Now, Richard Nicolls grew up in this little village of Ampthill at a time when Charles I—before he was beheaded—was a great hunter and regularly visited the area with his sons, because Ampthill was at the centre of the royal hunting grounds. Nicolls’ father was the keeper of the hunting preserve, and the largest, grandest house for the king and his family to stay in was Richard Nicolls’ father's house. So you get this picture of the two young princes growing up with this older boy—Richard Nicolls was six or eight years their senior—because they would come regularly and hunt together and play and do all sorts of boyish, manly activities.

Naturally enough, when the Civil War happened and society split between Puritans and Royalists, Nicolls and his family sided with the Royalists—they’d known the royal family all their lives. When the royals went into exile, Nicolls went with them, and he became particularly attached to James, the younger of the two Stuart sons. So he was with them throughout the Civil War, and when Oliver Cromwell was leading the Puritan government, Nicolls was acting as a spy and a go-between...
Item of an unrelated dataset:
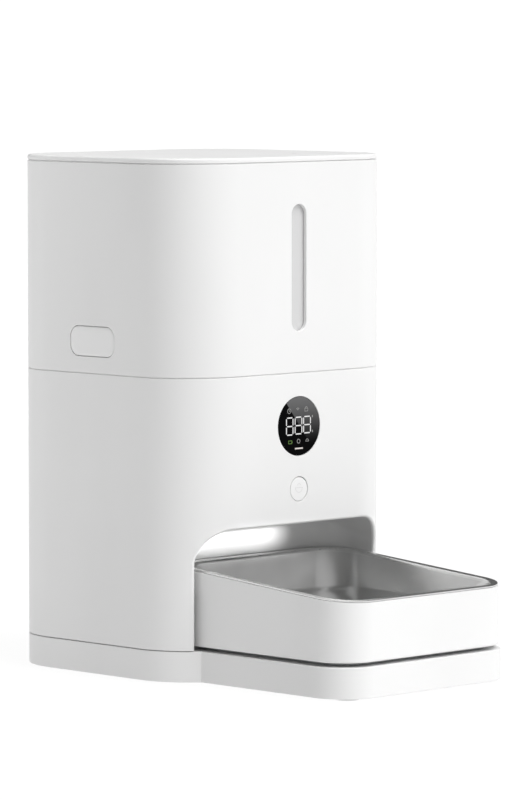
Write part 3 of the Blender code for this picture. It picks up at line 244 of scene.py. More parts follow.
# %% Metal
def metal(name, colour, roughness, brushed=(0.02, 1.0, 1.0), size=2400.0, depth=0.000003, **uniform):
    """Satin metal; brushed is small along the direction of its brushing."""
    finish = Finish(name, colour, roughness, Metallic=1.0, **uniform)
    brushing = finish.noise(size, 3.0, brushed)
    scratch = finish.noise(size * 0.12, 1.0, tuple(0.4 * share for share in brushed)).step(0.66, 0.70)
    cloud = finish.noise(30.0, 3.0)
    finish.relief(brushing - 0.6 * scratch, depth)
    finish.tint(cloud.step(0.35, 0.70), tuple(channel * 0.94 for channel in colour))
    finish.feed("Roughness", roughness + 0.16 * (brushing - 0.5) + 0.08 * (cloud - 0.5))
    return finish.material


finishes["bowl_steel"] = metal("bowl_steel", (0.76, 0.76, 0.755), 0.35)
finishes["rim_steel"] = metal("rim_steel", (0.84, 0.84, 0.835), 0.30, depth=0.000001)
finishes["spring_steel"] = metal("spring_steel", (0.66, 0.66, 0.66), 0.28, (1.0, 1.0, 1.0), 1500.0)
finishes["screw_steel"] = metal("screw_steel", (0.50, 0.50, 0.50), 0.35, (1.0, 1.0, 1.0), 1500.0)
finishes["cell_aluminium"] = metal("cell_aluminium", (0.78, 0.78, 0.79), 0.36, (1.0, 0.02, 1.0))
finishes["motor_metal"] = metal("motor_metal", (0.58, 0.58, 0.58), 0.36, (1.0, 1.0, 0.05))
print(len(finishes), "finishes with metals")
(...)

JK: This would be the 1650s.

RS: That’s right—trying to get the royals back on the throne. Finally, in 1658, Cromwell died. By 1660, the English were exhausted by the turmoil, and they invited Charles II to take the throne. So the royals came back—and Richard Nicolls came with them. His whole life, he had been connected to these people. They trusted him. They’d known him since they were all children.

Now they were in London in 1660. And for decades, the English had been envious of the Dutch, who had built this global trading empire. Now, with the Stuarts back on the throne, they decided: “We have to catch up.” They looked across the Atlantic Ocean to North America and saw English colonies in New England, and English settlements in Virginia and Maryland—and this whole piece in between, which the Dutch had started four decades earlier with their colony of New Netherland, with New Amsterdam on Manhattan Island as its capital.

The Dutch were trading in West Africa, trading in Asia. They were the only European nation allowed to trade with Japan. They were active all over the world—and there they were in North America with a colony that was effectively taking a bite out of English colonial efforts. So the king and his brother wanted to send an expedition to take over this Dutch colony.

JK: Let me stop you right there, because this is a very interesting subplot. It complicates your story, but it also makes it more fascinating. And we know a lot of this because the official orders given to Nicolls by the monarch still survive. They’re written in very interesting language that gives the monarch plausible deniability about what sort of means should be used. The language is fascinating.

But Nicolls’ first order of business had nothing to do with New York. As he was sailing across the Atlantic, his first order of business was to stop in Boston. I had no idea about this. I know the pop history of New England, which—putting aside the Indigenous factor, which we’re going to talk about—is generally seen as one big happy family. At the time, the Puritans who had come to what we now call Massachusetts were running a kind of theocracy. And they didn’t think much of the English throne, right?

RS: Well, exactly.

JK: And Nicolls had to knock them into shape, as I understand it.

RS: That was part of his mission. Throughout this whole century, you had the Puritans in opposition to the monarchy, the Church of England, and other institutions. It came to a head in the English Civil War. Now the monarch—the Stuarts—are back on the throne. And it was the Puritans who had founded these colonies, in particular the Massachusetts Bay Colony, based in Boston. Over these decades, they had grown very powerful with this very religious, theocratic structure. And they continued to despise the Stuarts, even though they were back on the throne. But they were an ocean away—and the colonists were doing their best to ignore them.

JK: It’s not quite a secessionist movement, but there’s clearly a huge divide—religiously, certainly.

RS: Yeah. They weren’t doing anything as brash as declaring independence, but they were doing their best to ignore England.